Structural Protections
Built-in mechanisms that mitigate and absorb credit losses before they affect senior investors
Structural protections are the mechanisms built into each Market's design to mitigate and absorb credit losses before they affect senior investors. These protections apply to both originator and trading enterprise Markets.
Tranching & First-Loss
The counterparty retains a junior tranche that absorbs the first losses in any Market, creating a buffer between credit losses and senior investor capital.
The junior tranche is typically sized at 5–20% of the facility, calibrated based on historical loss rates, stress test results, and asset class risk profile. This ensures the originator is motivated to maintain origination quality and servicing performance.
The equity/first-loss position is typically sized at 10–20% of the facility, calibrated based on the enterprise's financial strength, trade flow quality, and counterparty risk. This ensures the enterprise has material skin in the game, aligning incentives with investor outcomes.
Advance Rate Buffers
Advance rates (the percentage of asset value that can be financed) create over-collateralization. An 85% advance rate means the facility is collateralized at approximately 118% of deployed capital. This buffer protects against collection shortfalls, dilution, and asset value deterioration. Typical advance rates for trade receivables on Port range from 80% to 95%.
Advance rates are calibrated based on historical collection performance and dilution rates, obligor credit quality, asset type and tenor, and geographic and currency risk. Rates are set conservatively at structuring and may be adjusted during periodic credit reviews based on actual portfolio performance.
Borrowing Base
For ABL facilities, the borrowing base is the total value of eligible receivables multiplied by the advance rate, representing the maximum amount the counterparty can draw at any given time. The borrowing base is recalculated periodically (typically weekly) via API integrations or portfolio reports, adjusting dynamically as receivables are collected and new receivables are originated. Not all assets qualify for financing; eligibility criteria define which receivables can be included based on obligor quality, tenor limits, geographic restrictions, and exclusion criteria (disputed receivables, related party receivables, sanctioned entities).
Concentration Limits
Enforced at both the Market and Vault level, concentration limits prevent over exposure to any single risk factor. Limits are hardcoded into facility parameters and enforced at the point of drawdown; if a drawdown request would breach a limit, it is rejected until the portfolio is rebalanced.
Typical concentration limit categories include single obligor limits (maximum percentage exposed to any individual obligor, e.g. no more than 10% to a single buyer), industry limits, geographic limits, and top-N obligor limits (maximum combined exposure to the largest N obligors).
At the Vault level, Curators layer additional concentration caps on top of Market-level limits. See Port Vaults for details.
Covenants
Ongoing conditions that serve as early warning triggers. Covenant frameworks are tailored to each Market but commonly include minimum collection ratios, maximum delinquency rates, maximum default rates, minimum tangible net worth requirements, and reporting compliance obligations.
Covenant breaches trigger defined escalation procedures.
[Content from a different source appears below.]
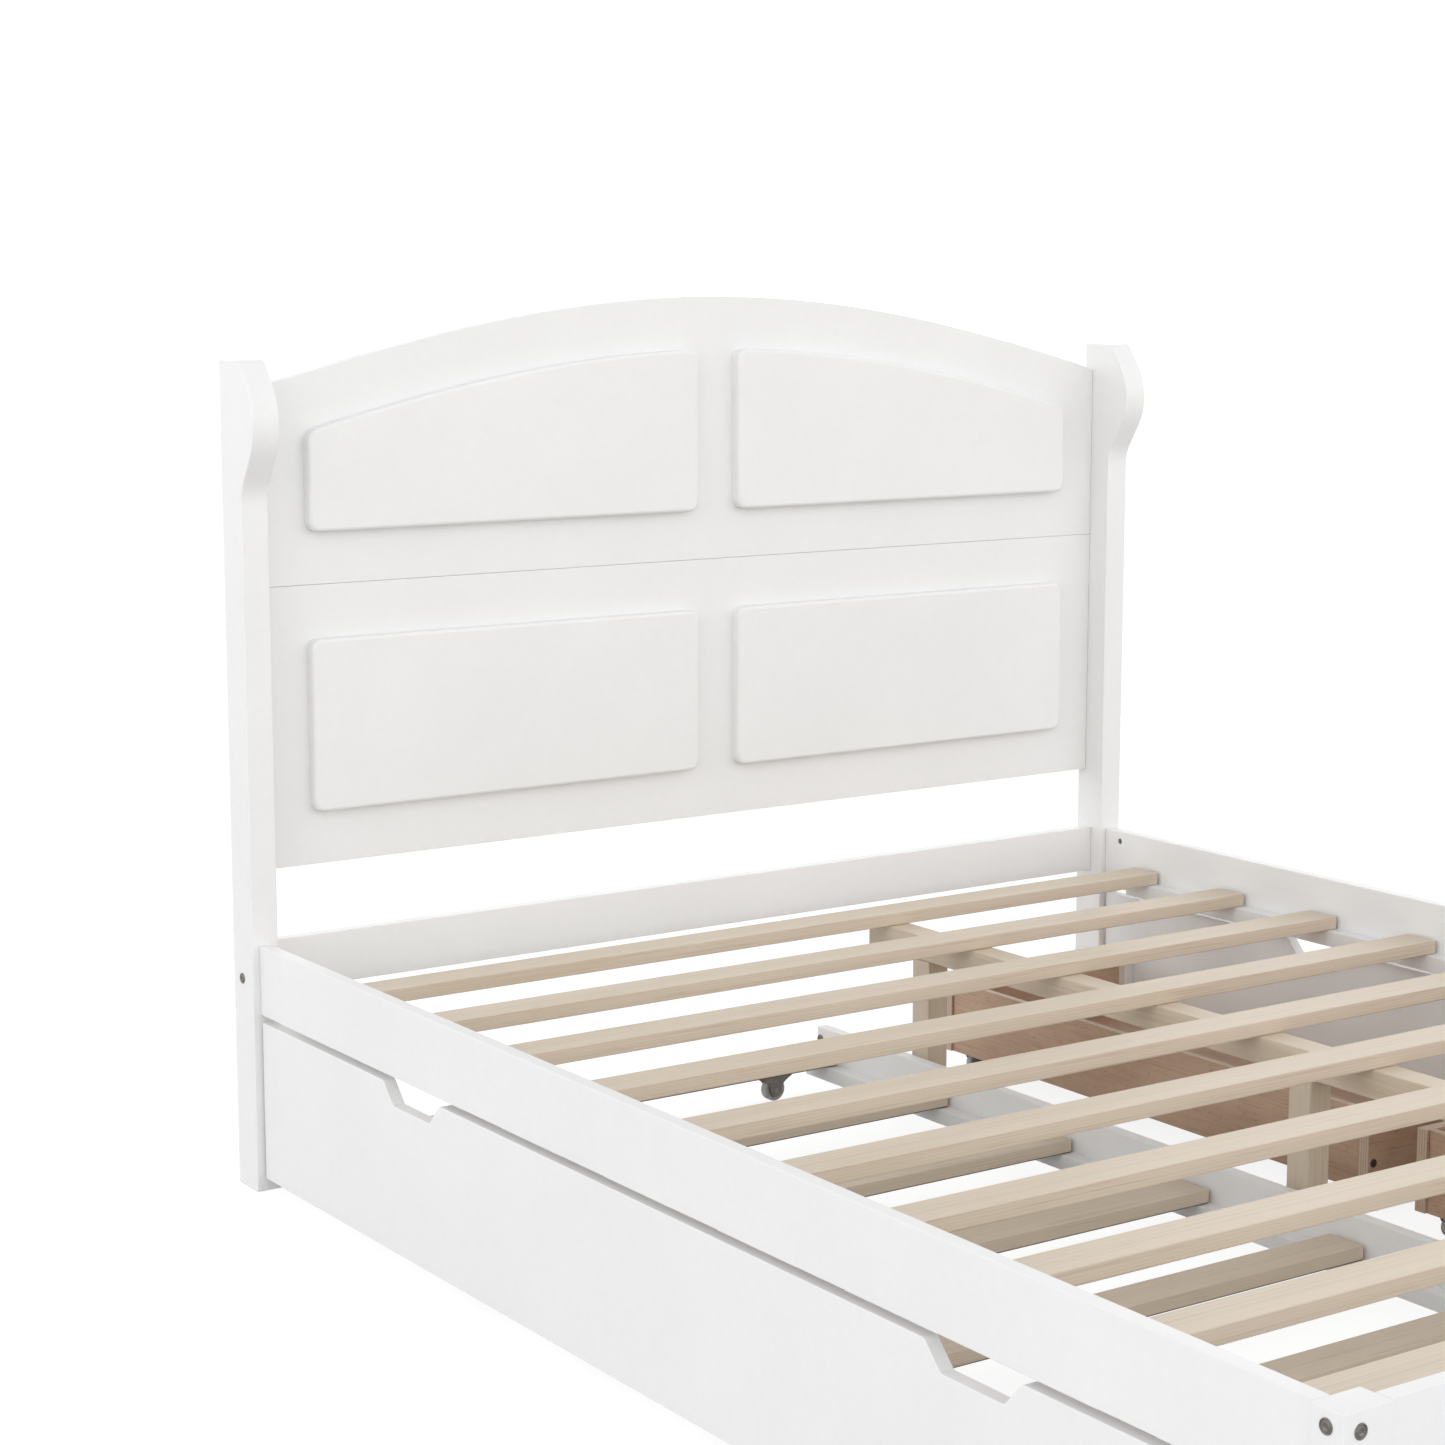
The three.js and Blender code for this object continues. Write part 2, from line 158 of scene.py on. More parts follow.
def box_mesh(size, edge, segments=3):
    """A box round its own middle, with rounded edges."""
    bm = bmesh.new()
    bmesh.ops.create_cube(bm, size=1.0)
    bmesh.ops.scale(bm, vec=size, verts=bm.verts[:])
    bmesh.ops.bevel(bm, geom=bm.edges[:], offset=edge, segments=segments, profile=0.5, affect="EDGES")
    return finished_mesh(bm, "board")


def make_board(name, low, high, body, look, edge, replaced=()):
    low, high = Vector(low), Vector(high)
    return make_piece(name, box_mesh(high - low, edge), body, look, (low + high) / 2, replaced)


def finish_board(node, body, look, edge):
    """The finished piece for a CAD node that is a plain board."""
    return make_board(node + "_finished", *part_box(node), body, look, edge, [node])


def slab_bmesh(outline, depth):
    """A flat shape, points (u, v) round its outline, extruded by depth along +w."""
    bm = bmesh.new()
    ring = [bm.verts.new((u, v, 0.0)) for u, v in outline]
    base = bm.faces.new(ring)
    grown = bmesh.ops.extrude_face_region(bm, geom=[base])
    lifted = [v for v in grown["geom"] if isinstance(v, bmesh.types.BMVert)]
    bmesh.ops.translate(bm, vec=(0, 0, depth), verts=lifted)
    bmesh.ops.recalc_face_normals(bm, faces=bm.faces[:])
    return bm


def round_edges(bm, edge, segments, wanted=lambda e: True):
    sharp = [e for e in bm.edges if e.calc_face_angle(0.0) > math.radians(25) and wanted(e)]
    bmesh.ops.bevel(bm, geom=sharp, offset=edge, segments=segments, profile=0.5, affect="EDGES")


ACROSS = Matrix(((0, 0, 1), (1, 0, 0), (0, 1, 0))).to_4x4()  # (u, v, w) to (y, z, x)
FORWARD = Matrix(((1, 0, 0), (0, 0, -1), (0, 1, 0))).to_4x4()  # (u, v, w) to (x, z, -y)


def make_slab(name, outline, depth, turn, middle, body, look, edge, replaced=()):
    """A shaped board, its outline in world coordinates; middle is the piece's own origin."""
    bm = slab_bmesh(outline, depth)
    round_edges(bm, edge, 3)
    bmesh.ops.transform(bm, matrix=Matrix.Translation(-Vector(middle)) @ turn, verts=bm.verts[:])
    return make_piece(name, finished_mesh(bm, "slab"), body, look, middle, replaced)


def turned_mesh(profile, steps=48):
    """A surface of revolution round z from (radius, height) points that start and end on the axis."""
    bm = bmesh.new()
    rings = []
    for radius, height in profile:
        if radius < 1e-7:
            rings.append([bm.verts.new((0, 0, height))])
            continue
        turns = [2 * math.pi * i / steps for i in range(steps)]
        rings.append([bm.verts.new((radius * math.cos(a), radius * math.sin(a), height)) for a in turns])
    for one, two in zip(rings, rings[1:]):
        for i in range(steps):
            j = (i + 1) % steps
            corners = [one[i % len(one)], one[j % len(one)], two[j % len(two)], two[i % len(two)]]
            bm.faces.new(list(dict.fromkeys(corners)))
    return finished_mesh(bm, "turned")


def facing(direction):
    """Turns +z to that direction."""
    return Vector((0, 0, 1)).rotation_difference(Vector(direction)).to_matrix().to_4x4()


def smooth_through(points, steps):
    """A Catmull-Rom curve through the points."""
    line = []
    padded = [points[0], *points, points[-1]]
    for a, b, c, d in zip(padded, padded[1:], padded[2:], padded[3:]):
        for i in range(steps):
            t = i / steps
            line.append(tuple(
                0.5 * (2 * q + (r - p) * t + (2 * p - 5 * q + 4 * r - s) * t**2
                       + (3 * q - p - 3 * r + s) * t**3)
                for p, q, r, s in zip(a, b, c, d)
            ))
    return [*line, points[-1]]


def soft_corner(before, corner, after, steps=8):
    """A quadratic curve from before to after that bends towards the corner."""
    made = []
    for i in range(steps + 1):
        t = i / steps
        made.append(tuple(
            (1 - t) ** 2 * a + 2 * t * (1 - t) * b + t**2 * c for a, b, c in zip(before, corner, after)
        ))
    return made


# Materials

def start_material(name):
    material = bpy.data.materials.new(name)
    material.use_nodes = True
    tree = material.node_tree
    tree.nodes.clear()
    output = tree.nodes.new("ShaderNodeOutputMaterial")
    shader = tree.nodes.new("ShaderNodeBsdfPrincipled")
    tree.links.new(shader.outputs["BSDF"], output.inputs["Surface"])
    return material, tree, shader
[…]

See Default & Recovery for the full escalation process.
Insurance Coverage
Where applicable, Markets incorporate insurance to offset specific risks: trade credit insurance covering obligor default risk (typically at 80–95% of the receivable face value), political risk insurance covering losses from political events such as currency inconvertibility, expropriation, and political violence in cross-border transactions, and keyman/fidelity insurance covering losses from fraud or misconduct by counterparty personnel.
Collateral & Security
Facilities may incorporate additional security beyond the underlying receivables or inventory, including personal guarantees from the counterparty's principals or directors, corporate guarantees from parent companies or affiliated entities, receivables assignment, and post-dated payment instruments that can be enforced in the event of default.
True Sale (Forward Flow)
For Forward Flow Agreements, loans are transferred to the SPV via a true sale, a legal transfer of ownership that removes the loans from the originator's balance sheet. In the event of originator insolvency, the loans remain the property of the SPV and are not available to the originator's creditors. True sale opinions are obtained from independent legal counsel to confirm the enforceability of the transfer.
Collection Account Control
Loan and receivable repayments are directed to a controlled collection account managed by the SPV or a designated trustee. This ensures collections are properly ring-fenced and distributed according to the waterfall priority, preventing commingling with the counterparty's operational funds.